The CBC was awarded a grant of $2,625 from the Colorado Energy Assistance Foundation to help area residents with unusually high heating bills. This fund will be distributed throughout the community on a most-needed basis, which is decided on a case-by-case process.
Once an individual or family is approved, the Community Budget Center will make payments directly to the utility company concerned. The funds cannot be used to pay deposits, nor are undocumented residents eligible.
The Center is a source for immediate aide, making sure a household can pay its utility bill for that month, while that household is making preparations for a long-term solution, such as LEAP, if necessary.
According to Budget Center Board Treasurer Charlotte Craft, the Center has spent more than $1,600 helping 312 households in Moffat County in this year.
"In the past, [the Community Budget Center] was only able to fund a piece of the bill," usually in addition to what churches and the Salvation Army had given in other assistance funds, Craft said. "With this grant, we can cover a household's entire bill for that month, keep the utility service working. We are short term help, and all our money is spent locally."

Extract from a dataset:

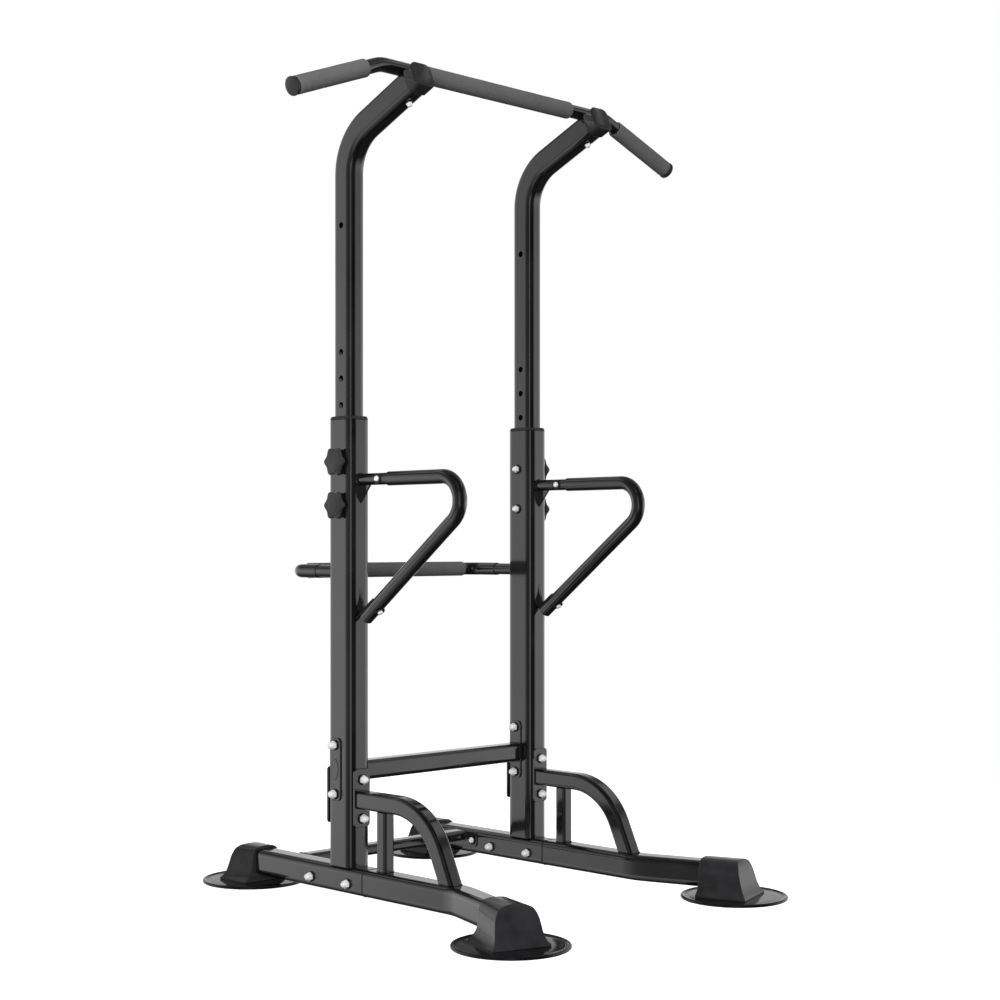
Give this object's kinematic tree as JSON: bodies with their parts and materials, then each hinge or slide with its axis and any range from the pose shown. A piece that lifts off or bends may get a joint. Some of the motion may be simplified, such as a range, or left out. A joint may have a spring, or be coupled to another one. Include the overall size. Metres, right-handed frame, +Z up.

Applying for this particular fund at the Center is fairly straightforward. Anyone who has a great enough need can apply by filling out a form at the Community Budget Center, 555 Yampa Ave. The form is then be turned over to the Center's Board for consideration.
"We verify the information on the application, and if it's a situation where we can help, we do," Craft said. "Each situation is reviewed individually. Generally, if someone is in subsidized housing, they're not eligible for assistance. However, if there is a financial emergency, we will consider them."
According to Craft, the grant was scheduled to come out later. But due to the great need and high energy costs, the grant was expedited and distributed early.
The Community Budget Center isn't a families only option for assistance. If someone has a problem covering their gas bill, for example, a possible first step is to begin with Social Services, according to Robin Knoche, Operations Assistant for Greeley Gas. The Low Energy Assistance Program (LEAP) offered through Social Services could then begin handling the case.
At a institution like Moffat County United Way, the options are a little more varied.
"What we typically do, since we don't directly fund any agencies, is refer anyone with this need to the Community Budget Center or the Salvation Army," United Way Director Corrie Scott said. "Also, there is the Needy Assistance Program, run by the police, which we do fund."